3801281145_1f3fb2c8bf_z Among scientific communities, there is a small but growing segment of research concerned with "DOHaD" - the developmental origins of health and disease. The work usually focuses on how childhood, including birth, the fetal period, and sometimes even pre-conception events, affects a person's lifelong health and well-being and is the topic of a recent article (subscription required) published in Pediatrics by researchers at the Eunice Kennedy Shriver National Institute of Child Health and Human Development. The phrase "the child is father of the man" is a line from William Wordsworth's "My Heart Leaps Up" and also the title of the article, whose authors added, commendably, "and the mother of the woman."

DOHaD gained acceptance within the medical community starting with the "Barker Theory" in 1995, when David Barker, MD, showed that babies with low birth weights were at higher risk for coronary heart disease later in life. Prior to his work, the dominant model was that the health of those who survived childhood without major disease or disability was sort of "reset" in adulthood, to decline from then into old age. This is increasingly understood to be a simplistic model.

Resistance to the idea stems from the fact that links between child and adult health are associative and not proven to be causative; therefore, the article's authors Alan E. Guttmacher, MD, and Tonse N.K. Raju, MD, call for scientists to do more mechanistic research investigating causation, and "more importantly, to devise treatments and preventions, for the many “adult-onset” conditions that actually are rooted in much earlier exposures and events." Such research is difficult because of the incredible number of variables that occur over an entire lifespan, and even within the category "perinatal risk factors."

In the piece, the authors describe the importance of DOHaD and how a better understanding of it could affect pediatrics and health care:

Arguably the most important advance in the health care of children, and in establishing pediatrics as a medical specialty, was the cultural awakening that children were not simply small adults. Ironically, DOHaD greatly expands the impact of pediatrics by reversing that shift and focusing on how children actually are smaller versions of the adults they will become.
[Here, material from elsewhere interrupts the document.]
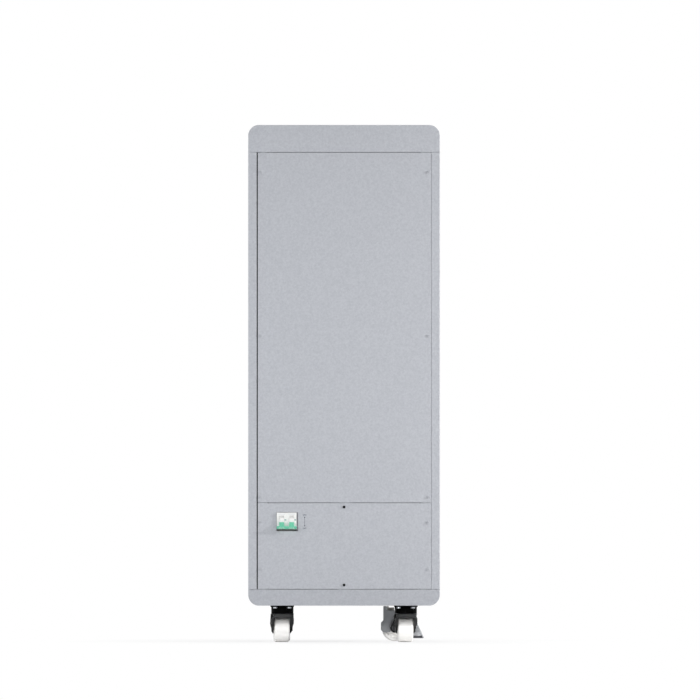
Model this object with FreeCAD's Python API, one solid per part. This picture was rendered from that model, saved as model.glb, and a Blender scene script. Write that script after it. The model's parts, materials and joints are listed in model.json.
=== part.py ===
import FreeCAD, Part
import math
import os

os.makedirs("parts", exist_ok=True)
V = FreeCAD.Vector

# Battery cabinet on four swivel casters, in millimetres.
# While it is modelled, x runs to the right, y = 0 is the outer face of the front covers with +y into
# the cabinet, and z = 0 is the floor. At the end all pieces shift along y to centre the bounding box.

# Cabinet outside
body_width = 520.0
body_depth = 400.0
caster_height = 100.0
base_height = 43.8
lower_cover_height = 233.6
cap_height = 73.7
corner_radius = 29.0
sheet = 2.0
bend_radius = 1.2
flange_width = 22.7
flange_lip = 10.0

# Open joints between the outside sheets
seam = 1.2
panel_seam = 0.6
left_gap = 3.2
right_gap = 0.5
return_depth = 12.0
return_clearance = 1.0
relief_radius = 1.6
panel_relief_inset = 10.0

# Frame
tube = 25.0
tube_wall = 2.0
tier_count = 4
first_tier_above_seam = 28.8
tier_pitch = 236.0
tier_headroom = 213.5
tab_width = 30.0
tab_overhang = 26.0
tab_clearance = 1.0
tab_thickness = 3.0
bracket_length = 40.0
bracket_spread = 90.0

# Screws
cover_screw_radius = 2.0
cover_screw_length = 10.0
side_head_radius = 4.0
side_head_height = 2.4
centre_head_radius = 3.7
head_rounding = 1.0
screw_inset = 3.0
end_screw_inset = 55.0
middle_screw_lift = 452.0
low_screw_lift = 14.5
lower_end_inset = 53.5
centre_inset = 11.0
hole_clearance = 0.25
seat_clearance = 0.05

# Cells and what clamps and joins them
cell_width = 174.0
cell_thickness = 71.5
cell_height = 200.0
cell_rounding = 3.0
cell_gap = 0.5
cell_rows = 4
post_side = 22.0
post_height = 4.0
post_offset = 60.0
busbar_thickness = 2.0
busbar_width = 26.0
shelf_sheet = 2.0
shelf_flange = 20.0
shelf_clearance = 1.0
end_plate_thickness = 8.0
end_plate_height = 180.0
rod_radius = 3.0
rod_clearance = 2.5
rod_inset = 30.0
nut_height = 5.0
rod_nut_radius = 5.7
rod_end = 2.0
link_thickness = 3.0
link_width = 22.0
link_standoff = 10.0
link_clearance = 3.0

# Breaker
pole_width = 27.0
pole_count = 2
nose_height = 45.0
nose_depth = 23.0
pole_height = 82.0
pole_depth = 66.0
nose_proud = 3.0
breaker_inset = 104.2
breaker_drop = 48.5
window_left_gap = 0.6
window_right_gap = 3.9
window_top_gap = 0.9
window_bottom_gap = 5.4
pole_gap = 0.1
nose_rounding = 1.5
shoulder_chamfer = 3.0
drum_radius = 11.5
drum_depth = 9.0
drum_half_width = 6.2
drum_clearance = 0.3
throw_angle = 42.0
slot_spread = 67.0
slot_half_height = 14.4
stem_width = 12.4
stem_root = 10.0
stem_tip = 6.0
stem_root_depth = 4.0
tie_radius_in = 24.6
tie_radius_out = 29.6
tie_half_height = 3.7
tie_rounding = 1.2
indicator_width = 5.4
indicator_height = 3.4
indicator_offset = 9.9
indicator_lift = 2.6
indicator_recess = 1.2
clamp_offset = 33.0
clamp_hole_radius = 4.0
clamp_side = 9.0
clamp_clearance = 0.4
clamp_screw_depth = 18.0
clamp_screw_recess = 3.0
rail_width = 35.0
rail_crown = 27.0
rail_sheet = 1.0
rail_height = 7.5
rail_overhang = 20.0
rail_slot_clearance = 0.2
rail_bite = 3.5
rail_end_trim = 8.0

# Plate that carries the breaker and the electronics
plate_side_inset = 60.0
plate_height = 262.0
plate_foot = 25.0
heatsink_gap = 15.0
heatsink_margin = 20.0
heatsink_height = 150.0
heatsink_lift = 60.0
heatsink_base = 5.0
fin_height = 20.0
fin_thickness = 2.5
fin_count = 9
board_gap = 13.8
board_width = 100.0
board_thickness = 1.6
standoff_radius = 3.0
standoff_length = 10.0
standoff_inset = 8.0
chip_side = 16.0
chip_height = 4.0
chip_count = 4
contactor_width = 64.0
contactor_height = 78.0
contactor_depth = 70.0
contactor_left = -60.0
contactor_lift = 60.0
contactor_rounding = 4.0
lug_radius = 5.0
lug_length = 14.0
fuse_length = 90.0
fuse_radius = 14.0
fuse_left = 40.0
fuse_standoff = 6.0
fuse_foot = 14.0

# Rear connections
terminal_spacing = 110.0
terminal_inset = 160.0
terminal_lift = 105.0
base_side = 46.0
terminal_base_height = 12.0
base_boss_radius = 12.0
base_boss_depth = 16.0
base_corner = 6.0
base_edge = 2.0
stud_radius = 4.0
stud_reach = 22.0
stud_inside = 18.0
stud_chamfer = 0.8
washer_radius = 8.0
washer_thickness = 1.6
stud_nut_radius = 7.5
stud_nut_height = 6.5
earth_lift = 50.0
earth_stud_radius = 3.0
earth_reach = 18.0
earth_inside = 3.0
earth_nut_radius = 5.75
earth_nut_height = 5.0
earth_washer_radius = 6.0
comm_inset = 120.0
comm_width = 44.0
comm_height = 24.0
comm_depth = 22.0
comm_lip = 2.0
comm_lip_thickness = 2.0
comm_lip_corner = 1.5
socket_width = 11.8
socket_height = 8.6
socket_depth = 13.0
socket_spacing = 20.0
latch_width = 6.0
latch_depth = 1.6
button_inset = 200.0
button_radius = 8.0
button_travel = 3.0
button_proud = 2.5
button_chamfer = 0.8
barrel_radius = 9.5
bezel_radius = 12.5
bezel_height = 2.5
barrel_depth = 24.0
barrel_nut_radius = 13.0
barrel_nut_height = 4.0
barrel_floor = 3.0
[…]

Once the biological and behavioral pathways that underlie DOHaD are identified and understood, the role of pediatrics should expand in fundamental and powerful ways. Anticipatory guidance in the future will not be just about the next 6 weeks or 6 months or even 6 years of the child’s life, but the entire life span. The pediatrician and other children’s health care providers will inform parenting and behaviors, including diet and exercise, and even prescribe presymptomatic medication targeted to the individual child. The pediatrician will become the gatekeeper to lifelong health.